What the Future Holds for McDaniel and New York’s Cannabis Sector
Amid the controversy and his resignation from the CCB, McDaniel says he will continue serving as DASNY’s president. His prior experience in the financial services sector, including his founding of the investment advisory firm RM Capital Management, will presumably continue to influence his work with DASNY and the cannabis industry.
Despite the industry’s ongoing struggles and the criticism directed towards him, McDaniel has expressed optimism for the future. He says he believes strongly in Governor Hochul’s vision to make New York a national leader in promoting cannabis social equity and looks forward to its fruition.
However, despite McDaniel’s confidence in the future, the present reality of New York’s cannabis industry remains fraught with challenges. Two years after former Gov. Cuomo signed legalization into law, only a handful of adult-use retailers have been able to open their doors across the state.
As McDaniel departs the CCB, the impact of his departure and his continuing role as DASNY’s president on the rollout of New York’s adult-use cannabis sector remains to be seen.
Hurdles and Setbacks for New York’s Recreational Cannabis Industry
When the state of New York legalized recreational cannabis, it started with an ambitious plan to establish an industry emphasizing social equity. Unfortunately, that effort has not gone as smoothly as supporters had hoped. The initial goal was to give individuals previously convicted of marijuana offenses the first opportunity to sell it legally. While Governor Kathy Hochul had projected more than 100 dispensaries would be operational by summer, only 12 have been able to open since the first licenses were issued in November last year.

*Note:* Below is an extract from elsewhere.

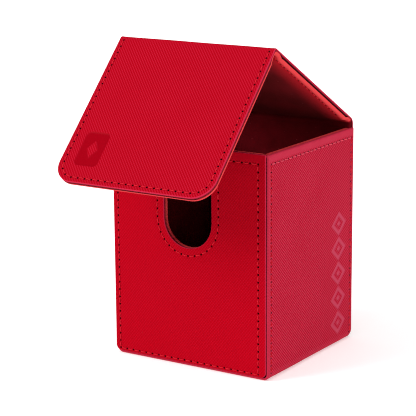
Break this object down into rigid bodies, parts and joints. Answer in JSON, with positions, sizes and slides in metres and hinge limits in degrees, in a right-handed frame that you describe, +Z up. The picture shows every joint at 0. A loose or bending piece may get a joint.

Prospective dispensary operators formed a coalition and wrote a letter to regulators and the governor’s office expressing their difficulties in selecting their own storefront locations. Some claimed they felt pushed into accepting inflated rents and construction costs, while others said the state was withholding funds from those wishing to handle matters independently. This indicates a disconnect between the state’s control over the program, designed to benefit these individuals, and the actual outcomes, which are reportedly more frustrating than helpful.
These pushback efforts have also attracted support from cannabis farmers and processors, who point out that the envisioned cannabis market, one that corrects past injustices and promotes small business, is far from becoming a reality. The delays in opening legal recreational marijuana dispensaries are affecting the entire supply chain, burdening many farmers and processors with large quantities of degrading crops and potential business losses.
The new licensing process was designed to allow people convicted of marijuana offenses to be the only ones eligible to sell weed legally for an initial period. DASNY was assigned to provide these individuals with ready-to-open locations and $200 million in low-interest loans. However, DASNY struggled to find landlords willing to rent to dispensaries and has yet to raise money from investors for the loan fund.
The situation recently became even more pressing as the CCB voted to allow major cannabis firms to enter New York’s recreational market two years ahead of schedule. This decision could pit modest dispensaries run by individuals against larger companies, possibly shutting out smaller players, as has happened in other states.